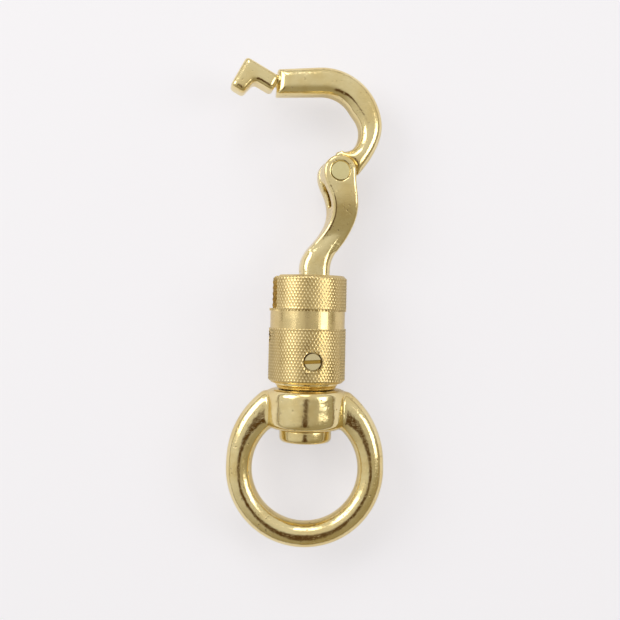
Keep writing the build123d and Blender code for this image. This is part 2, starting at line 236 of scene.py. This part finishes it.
# The hinge pin's riveted ends are the brightest faces, and show no rings.
pinBrass = {
    "light": colour(0.96, 0.88, 0.50),
    "dark": colour(0.84, 0.74, 0.38),
    "roughness": 0.16,
    "rings": 0.002 * mm,
    "ringsPerMetre": (900, 900, 900),
    "cloudsPerMetre": 300,
    "grainPerMetre": 2500,
}


def makeTurnedBrass(name, look):
    material, tree = newMaterial(name)
    place = tree.add("ShaderNodeTexCoord", output="Object")
    rings = tree.streaks(place, look["ringsPerMetre"], 3)
    cloud = tree.noise(place, look["cloudsPerMetre"], 3)
    grain = tree.noise(place, look["grainPerMetre"], 3, 0.6)
    shade = tree.mix(rings * 0.6 + cloud * 0.4, look["light"], look["dark"])
    dullness = cloud.ramp(0.3, 0.7, -0.06, 0.08) + grain * 0.08 + look["roughness"]
    tree.finish(shade, dullness, rings + grain * 0.3, look["rings"])
    return material


# The guide screw's slot and rim are painted dark, as the shade in them.
screwBrass = {
    "face": colour(0.95, 0.84, 0.52),
    "rimShade": colour(0.20, 0.11, 0.03),
    "slot": colour(0.52, 0.34, 0.07),
    "roughness": 0.14,
    "grain": 0.006 * mm,
    "grainPerMetre": 2500,
    "rim": 0.16 * mm,
    "slotDepth": 0.3 * mm,
}


# The painted shade lies by depth below the head's face and by distance from the head's own axis.
def makeScrewBrass(name, look, axis, centre, face, headRadius):
    material, tree = newMaterial(name)
    place = tree.add("ShaderNodeTexCoord", output="Object")
    offset = tree.add("ShaderNodeVectorMath", {"operation": "SUBTRACT"}, [place, tuple(centre)])
    dot = {"operation": "DOT_PRODUCT"}
    height = tree.add("ShaderNodeVectorMath", dot, [offset, tuple(axis)], output="Value")
    length = tree.add("ShaderNodeVectorMath", {"operation": "LENGTH"}, [offset], output="Value")
    radius = (length * length - height * height).math("ABSOLUTE").math("SQRT")
    rim = radius.ramp(headRadius - look["rim"], headRadius - look["rim"] / 4)
    slot = 1 - height.ramp(face - look["slotDepth"], face - look["slotDepth"] / 4)
    grain = tree.noise(place, look["grainPerMetre"], 3, 0.6)
    # Painted shade: the slot darkens with depth, and the rim darkens near the head's edge.
    shade = tree.mix(slot, look["face"], look["slot"])
    shade = tree.mix(rim, shade, look["rimShade"])
    tree.finish(shade, grain * 0.1 + slot * 0.2 + look["roughness"], grain, look["grain"])
    return material


# The guide screw points the same way as the hinge's pin.
def makeGuideScrewBrass(look):
    axis = Vector(joints["hook_hinge"]["axis"]).normalized()
    heights = [vertex.co.dot(axis) for vertex in frame["nodes"]["guide_screw"].data.vertices]
    low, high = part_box("guide_screw")
    middle = Vector((0, (low.y + high.y) / 2, 0))
    return makeScrewBrass("screwBrass", look, axis, middle, max(heights), (high.y - low.y) / 2)


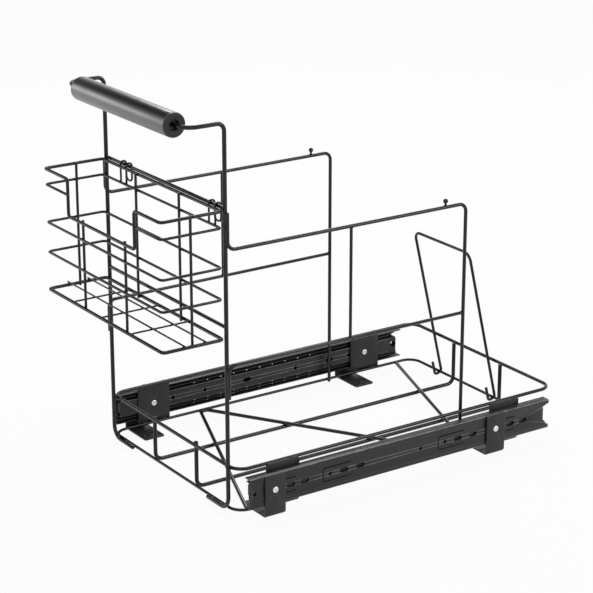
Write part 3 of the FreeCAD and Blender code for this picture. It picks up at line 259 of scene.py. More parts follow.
@dataclass(frozen=True)
class Finish:
    """One finish: a base colour with the surface detail of its process.

    Attributes:
        name: the material's name.
        coat: the record's material slot that it is meant for; not used.
        colour: the clean colour.
        wear_and_highlight: the colour of rubbed spots and of edges, partly wear and partly a
            painted highlight.
        roughness: of the clean surface.
        metallic: 1 for bare metal.
        specular: Principled specular level.
        peel: height of the orange peel in metres, with its fineness.
        rubs: share of rubbed spots.
        dust: share of dust on faces that look up.
        edge: share of that colour along edges, partly wear and partly a painted highlight.
        lines: height of drawn lines in metres.
        stretch: scale of the lines' coordinates, small along them.
        line_shade: how far the lines change colour and roughness.
    """

    name: str
    coat: Coat
    colour: Colour
    wear_and_highlight: Colour
    roughness: float
    metallic: float = 0.0
    specular: float = 0.5
    peel: Flat = (0.0, 0.0)
    rubs: float = 0.0
    dust: float = 0.0
    edge: float = 0.0
    lines: float = 0.0
    stretch: Point = (1.0, 1.0, 1.0)
    line_shade: float = 0.0

    def material(self) -> bpy.types.Material:
        """Return the material, building it the first time.

        Returns:
            A node material that reads object coordinates.
        """
        known = bpy.data.materials.get(self.name)
        if known:
            return known
        material, wiring = bare_material(self.name)
        material.diffuse_color = self.colour
        vector = wiring.add("ShaderNodeTexCoord").outputs["Object"]
        tone = Effect.TONE.place(wiring, vector, TONE_AMOUNT)
        darker = tuple(TONE_DARK * part for part in self.colour[:3]) + (1.0,)
        colour = wiring.blend(tone, self.colour, darker)
        rough = wiring.plus(wiring.times(tone, TONE_ROUGH), self.roughness)
        heights = []
        if self.rubs:
            rubs = Effect.RUBS.place(wiring, vector, self.rubs)
            colour = wiring.blend(rubs, colour, self.wear_and_highlight)
            rough = wiring.plus(rough, wiring.times(rubs, RUB_ROUGH))
        # Narrow faces along edges take the second colour: partly wear, partly a painted highlight
        # on the edges.
        if self.edge:
            wear_and_highlight = wiring.add("ShaderNodeAttribute", attribute_name="edge_wear_and_highlight").outputs["Fac"]
            patchy = wiring.patches(vector, 120.0, 3.0, 0.6, 0.35, 0.65, 0.35)
            mask = wiring.times(wiring.times(wear_and_highlight, patchy), self.edge)
            colour = wiring.blend(mask, colour, self.wear_and_highlight)
        if self.lines:
            stretched = {"Vector": vector, "Scale": self.stretch}
            along = wiring.add("ShaderNodeMapping", stretched).outputs[0]
            lines = Effect.DRAWN_LINES.place(wiring, along, 1.0)
            shade = wiring.spread(lines, 0.3, 0.7, -self.line_shade, self.line_shade)
            shaded = {0: colour, "Scale": wiring.plus(shade, 1.0)}
            colour = wiring.add("ShaderNodeVectorMath", shaded, operation="SCALE").outputs[0]
            rough = wiring.plus(rough, wiring.times(shade, LINE_ROUGH))
            heights.append(wiring.times(lines, self.lines / BUMP_UNIT))
        if self.dust:
            dust = Effect.DUST.place(wiring, vector, self.dust)
            colour = wiring.blend(dust, colour, DUST_TINT)
            rough = wiring.plus(rough, wiring.times(dust, DUST_ROUGH))
        peel, fineness = self.peel
        if peel:
            heights.append(Effect.ORANGE_PEEL.place(wiring, vector, peel / BUMP_UNIT, fineness))
        shader = wiring.add("ShaderNodeBsdfPrincipled", {
            "Base Color": colour, "Roughness": rough, "Metallic": self.metallic,
            "Specular IOR Level": self.specular})
        if heights:
            height = heights[0] if len(heights) == 1 else wiring.plus(*heights)
            feeds = {"Strength": 1.0, "Distance": BUMP_UNIT, "Height": height}
            bump = wiring.add("ShaderNodeBump", feeds)
            wiring.tree.links.new(bump.outputs[0], shader.inputs["Normal"])
        wiring.surface(shader.outputs[0])
        return material


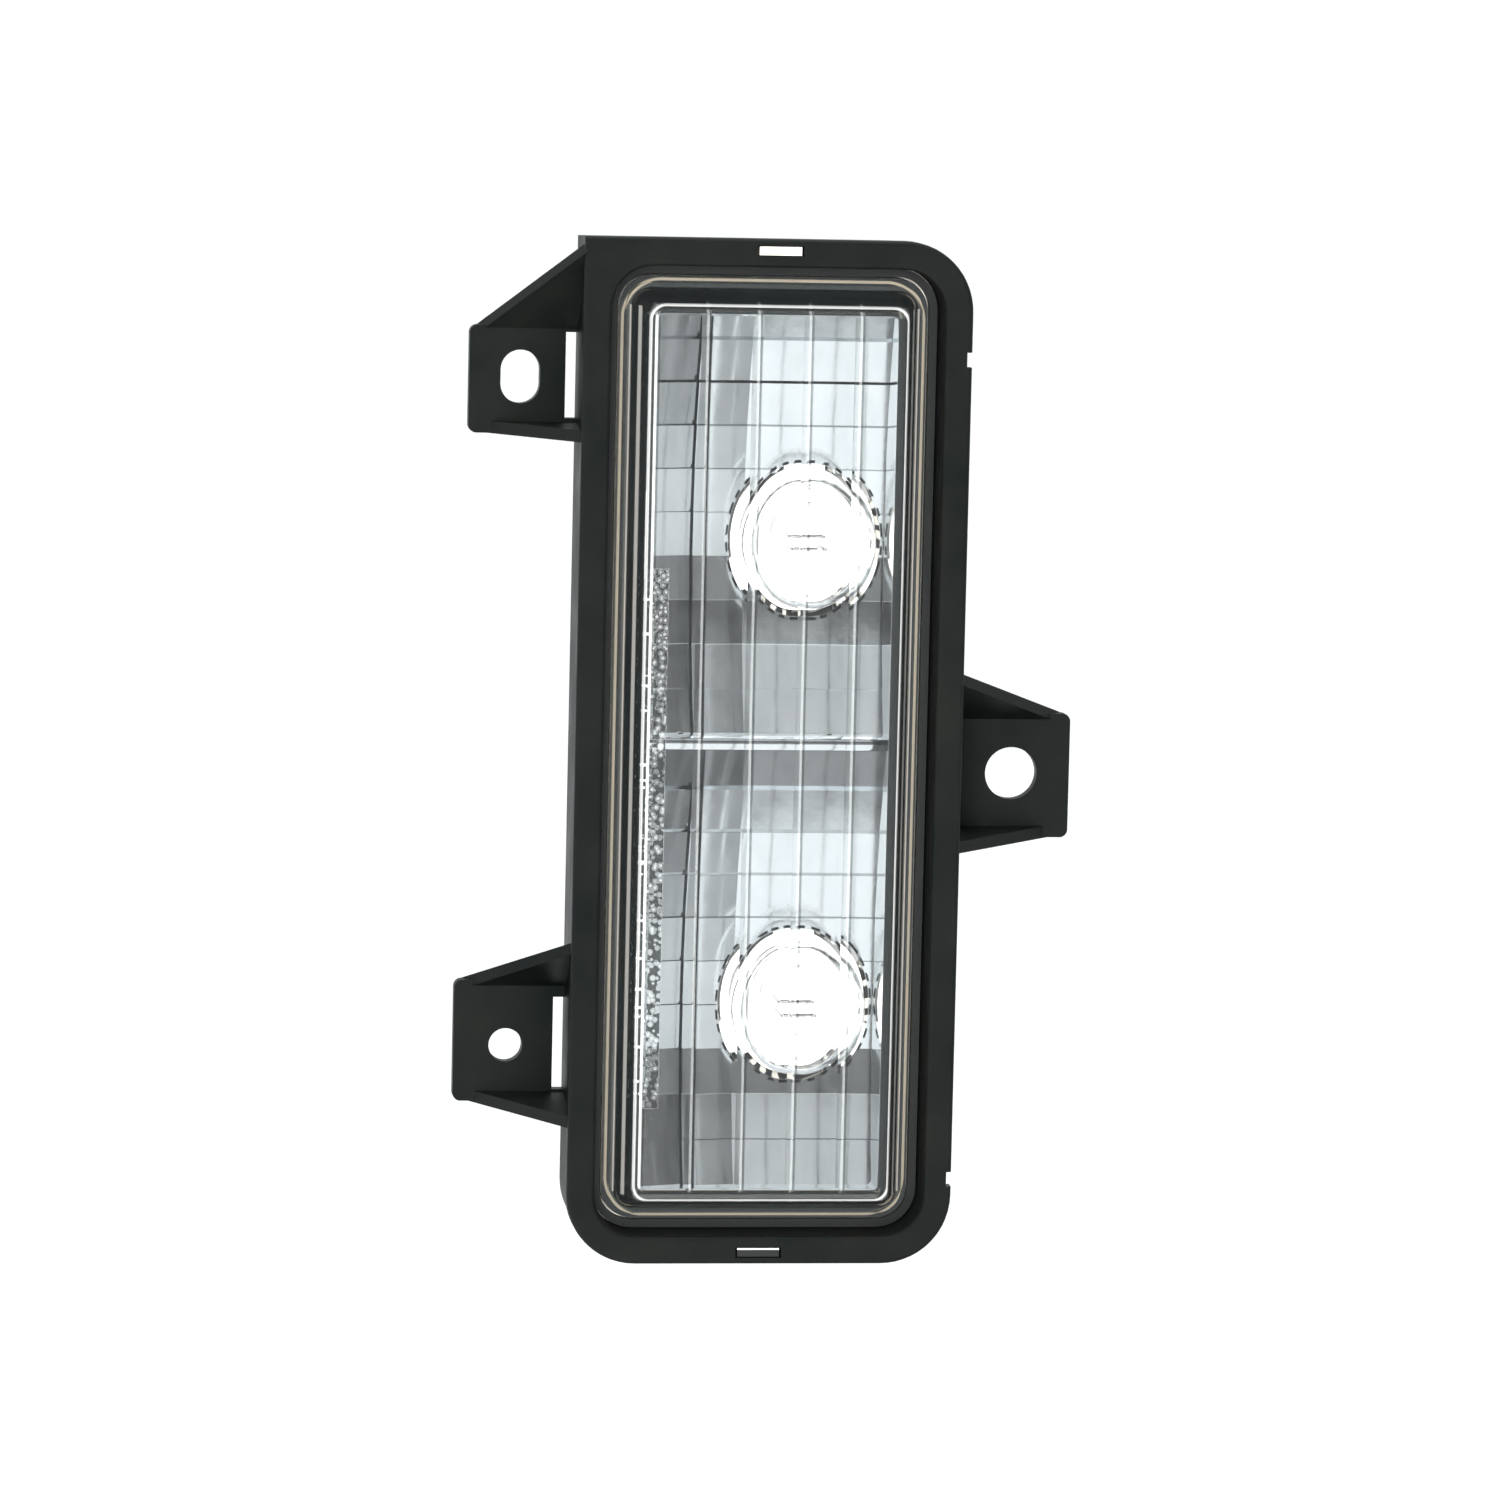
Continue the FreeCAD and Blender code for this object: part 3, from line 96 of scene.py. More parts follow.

#####

__EXERCISE AIM__.
Print the lines from the line containing "Write part 3" to the line containing "of its process.", both ends included, exactly and with nothing added.

__REPLY__.
Write part 3 of the FreeCAD and Blender code for this picture. It picks up at line 259 of scene.py. More parts follow.
@dataclass(frozen=True)
class Finish:
    """One finish: a base colour with the surface detail of its process.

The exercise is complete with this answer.